The Brutalist
Imagine if this 4 hour movie dropped an hour and spent that money on wide shots. And maybe a few more drafts of the script. It would at least feel less claustrophobic and less stupid, if nothing else.
But wide shots and better dialogue wouldn't fix the hammy acting, the hopeless (often crass) plot decisions and the endless grasping at prestige. The Brutalist's heights are a fraction of the least important moments in any Paul Thomas Anderson film (a director this film desperately apes). By the end of its exhausting run time we realise The Brutalist is a profoundly shallow film made by immature hands.
There's something going on with the critical consensus around new American/European films at the moment. So many of the recently released films with significant acclaim are wafer thin - this, The Substance, Girl with the Needle, Love Lies Bleeding, basically anything Eggers releases. They're often by "younger" directors (e.g. those in their 40s or below) who are clearly film-literate, and have some degree of technical skill, but rarely the juice to make truly excellent, resilient work. The response, often by an equally film-literate audience, is enthusiastic praise. It's baffling, and a bummer to think that this unprecedented access to film, and the passion for it, has not taught us to see beyond the surface. Beyond empty signifiers.
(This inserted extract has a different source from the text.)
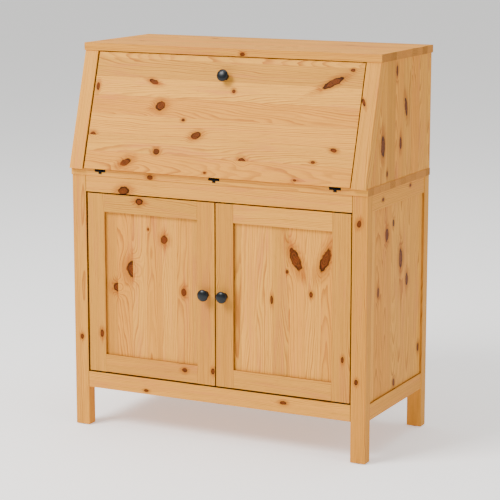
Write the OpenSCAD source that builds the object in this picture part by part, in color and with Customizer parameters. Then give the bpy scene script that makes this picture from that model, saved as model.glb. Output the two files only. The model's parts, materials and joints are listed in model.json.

Turbo-nominated The Brutalist is a nadir of this in some ways. It has the quality of a LLM-generated checklist of Serious Subject Matter with Startling One Perfect Shot Images. But it does not move us, make us think or compel us to learn something. Films don't have to do any of these things, of course, but all the truly great ones do. They make film an exciting way to mediate and think about the world. The Brutalist is the film equivalent of a kid wearing his dad's suit.